As I thought about this incident later, it occurred to me that the important word was “act”. My friend acts toward people; most of us react toward them.

He has a sense of inner balance that is lacking in most of us. He knows who he is, what he stands for, how he should behave. He refuses to return incivility for incivility, because then he would no longer be in command of his own conduct.

When we are enjoined in the Bible to return good for evil, we look upon this as a moral injunction – which it is. But, it is also a psychological prescription for our emotional health.

Nobody is unhappier than the perpetual reactor. His center of emotional gravity is not rooted within himself, where it belongs, but in the world outside him. His spiritual temperature is always being raised or lowered by the social climate around him, and he is a mere creature at the mercy of these elements.

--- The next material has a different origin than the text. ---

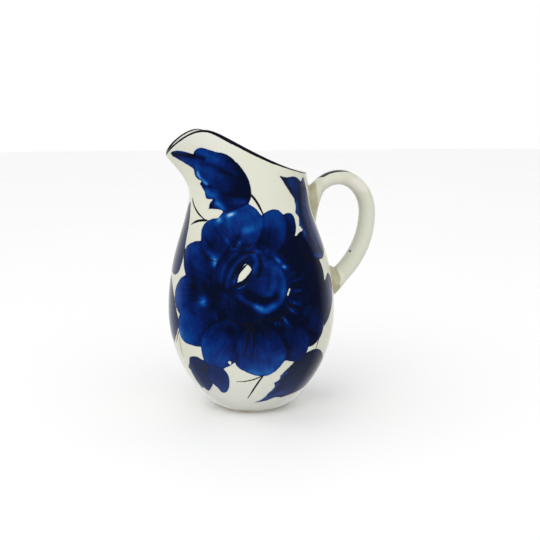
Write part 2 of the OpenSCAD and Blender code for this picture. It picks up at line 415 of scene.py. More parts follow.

Praise gives him a feeling of euphoria, which is false because it does not last and it does not come from self-approval. Criticism depresses him more than it should, because it confirms his own secretly shaky opinion of himself. Snubs hurt him and the merest suspicion of unpopularity in any quarter rouses him to bitterness. A serenity of spirit cannot be achieved until we become the masters of our own actions and attitudes. To let another determine whether we be rude or gracious, elated or depressed, is to relinquish control over our own personalities, which is ultimately all we possess.

- Author Unknown

Monday, March 12, 2007

Grant



My sister Christopher and her husband Nyles had their baby boy, Grant, in February. Welcome to the family :) All are doing well. Nyles, who's been accepted by a major passenger airlines for their pilot training program, was able to get back home for the weekend for the birth. We'll be visting in April and are looking forward to a bit of baby snuggling.